Being a Role Model for Your Younger Siblings
- Apologize when you’ve hurt your brother or sister’s feelings. It can be really hard to swallow your pride, especially when you’re used to being in charge of your little brother and sister. However, if you’ve made a mistake, genuinely hurt your sibling’s feelings, or just did something you regret, it’s really important that you suck it up and say you’re sorry. Not only will this show your sibling that you really do care, but it will send the message that they should apologize to you when they make a mistake.
- Make sure you really mean it and that you’re not just doing it because it’s what your mother or father told you to do, either. Say, “I’m so sorry for what I did,” instead of, “I’m sorry you got so mad at me,” to show that you’re accountable for your actions.

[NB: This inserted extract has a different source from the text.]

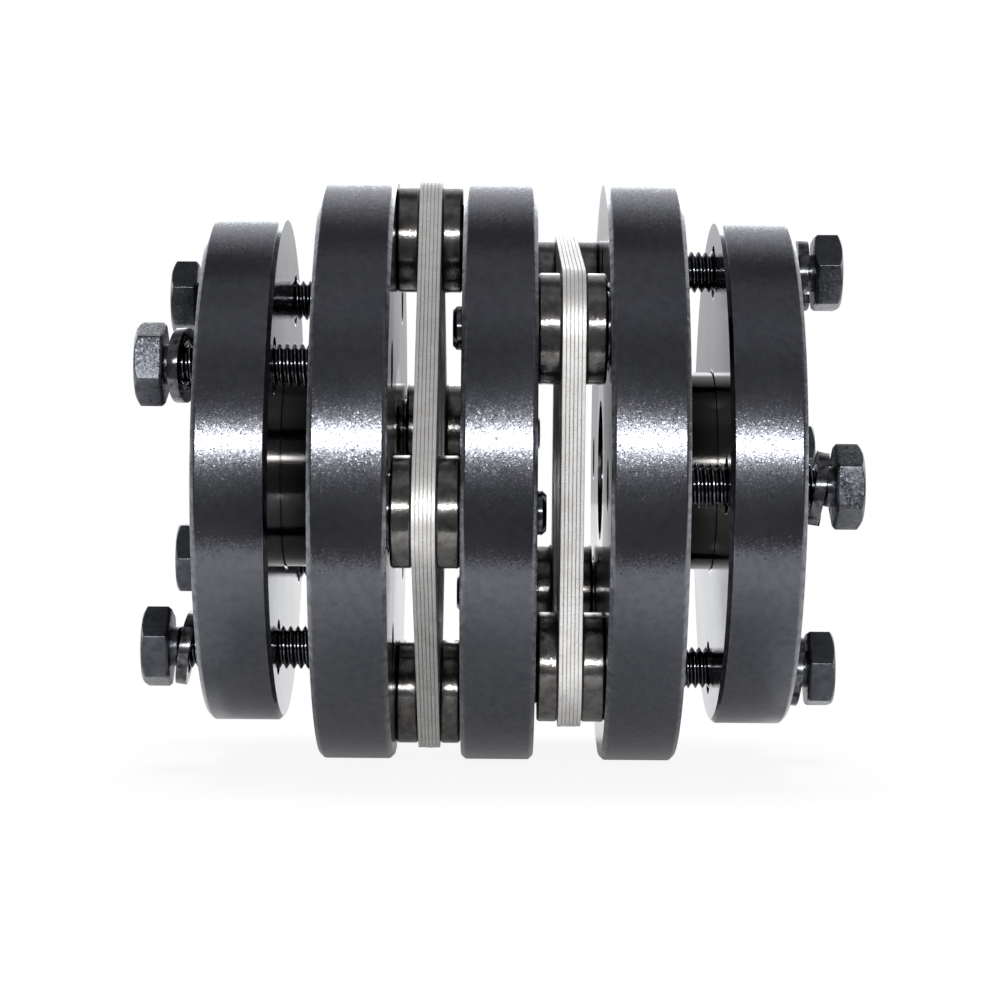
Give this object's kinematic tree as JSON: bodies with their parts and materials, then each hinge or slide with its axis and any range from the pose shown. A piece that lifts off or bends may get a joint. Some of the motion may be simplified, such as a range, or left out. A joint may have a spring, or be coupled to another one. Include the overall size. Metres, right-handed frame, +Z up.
{
  "type": "disc coupling",
  "caption": "Double disc-pack shaft coupling: two flanged clamping hubs with tapered rings, a centre spacer, laminated disc packs on collars, and loosened hexagon clamp bolts.",
  "frame": {"origin": "centre of the coupling, in the middle of the centre spacer on the shaft axis", "axes": "+X along the shaft axis, +Z up, -Y towards the front"},
  "size_m": [0.0965, 0.082, 0.082],
  "materials": {
    "turned_steel": "black-oxide finish on turned steel",
    "collar_steel": "polished, hardened and blackened",
    "bolt_steel": "matt black-oxide, as rolled",
    "washer_steel": "matt black spring steel",
    "spring_sheet": "bright cold-rolled stainless spring sheet"
  },
  "bodies": {
    "root": {"centre_spacer": "turned_steel", "hub_left": "turned_steel", "clamp_ring_left": "turned_steel", "disc_sheet_left_1": "spring_sheet", "disc_sheet_left_2": "spring_sheet", "disc_sheet_left_3": "spring_sheet", "disc_sheet_left_4": "spring_sheet", "disc_sheet_left_5": "spring_sheet", "disc_sheet_left_6": "spring_sheet", "clamp_bolt_left_1": "bolt_steel", "spring_washer_left_1": "washer_steel", "disc_screw_left_1": "bolt_steel", "seat_collar_left_1": "collar_steel", "free_collar_left_1": "collar_steel", "clamp_bolt_left_2": "bolt_steel", "spring_washer_left_2": "washer_steel", "disc_screw_left_2": "bolt_steel", "seat_collar_left_2": "collar_steel", "free_collar_left_2": "collar_steel", "clamp_bolt_left_3": "bolt_steel", "spring_washer_left_3": "washer_steel", "disc_screw_left_3": "bolt_steel", "seat_collar_left_3": "collar_steel", "free_collar_left_3": "collar_steel", "clamp_bolt_left_4": "bolt_steel", "spring_washer_left_4": "washer_steel", "disc_screw_left_4": "bolt_steel", "seat_collar_left_4": "collar_steel", "free_collar_left_4": "collar_steel", "hub_right": "turned_steel", "clamp_ring_right": "turned_steel", "disc_sheet_right_1": "spring_sheet", "disc_sheet_right_2": "spring_sheet", "disc_sheet_right_3": "spring_sheet", "disc_sheet_right_4": "spring_sheet", "disc_sheet_right_5": "spring_sheet", "disc_sheet_right_6": "spring_sheet", "clamp_bolt_right_1": "bolt_steel", "spring_washer_right_1": "washer_steel", "disc_screw_right_1": "bolt_steel", "seat_collar_right_1": "collar_steel", "free_collar_right_1": "collar_steel", "clamp_bolt_right_2": "bolt_steel", "spring_washer_right_2": "washer_steel", "disc_screw_right_2": "bolt_steel", "seat_collar_right_2": "collar_steel", "free_collar_right_2": "collar_steel", "clamp_bolt_right_3": "bolt_steel", "spring_washer_right_3": "washer_steel", "disc_screw_right_3": "bolt_steel", "seat_collar_right_3": "collar_steel", "free_collar_right_3": "collar_steel", "clamp_bolt_right_4": "bolt_steel", "spring_washer_right_4": "washer_steel", "disc_screw_right_4": "bolt_steel", "seat_collar_right_4": "collar_steel", "free_collar_right_4": "collar_steel"}
  },
  "joints": []
}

- Be the more mature sibling. If you want to be a good role model, then you can’t be the one throwing the temper tantrums, kicking the wall, or yelling at your parents. Your little sibling will want to be just like you, and it’s up to you to act mature and take the high road instead of acting like a baby. Though you can’t always be mature and reasonable, you can try to set a good precedent, so your sibling knows how to act. If you’re in a fight with your sibling, don’t stoop to his level and name call or start crying, and act more mature instead.
- This can be tricky, especially if there’s not a huge age difference. Still, try to be more mature even when you’re upset, and your sibling will try to do the same.
- Show that you’re not perfect. If you’re an older sibling, then you may have this idea of yourself as being a shining, flawless example for your sibling at all times. Though this can be true in some cases, you should take the pressure off yourself and recognize that you’re only human. When you’ve done something wrong, you can talk to your sibling about the behavior and explain what you would do differently, next time. Whether you’ve yelled at your mother or showed unsportsmanlike behavior at your soccer game, you can tell your sibling what happened and show that you regret the behavior.
- You don’t want to cover up anything you’ve done wrong and act like you’re always on top of your game, or your sibling will think that he or she should do the same when he or she makes a mistake. Life is all about learning from your mistakes, and it’s important to talk to your sibling about them.
- Include your sibling in your activities when it’s appropriate. Of course, there will be times when you’ll just want to hang out with your buddies and leave your kid sister out of it, and that’s fine. However, if you’re running errands for your mom, watching TV, or doing something that your kid sister or brother would be happy to do without bothering you too much, then it’s important to let your sibling have that time with you when you can. You want to be a good role model of inclusion and family togetherness, so that your sibling doesn’t feel compelled to leave you out of anything in the future.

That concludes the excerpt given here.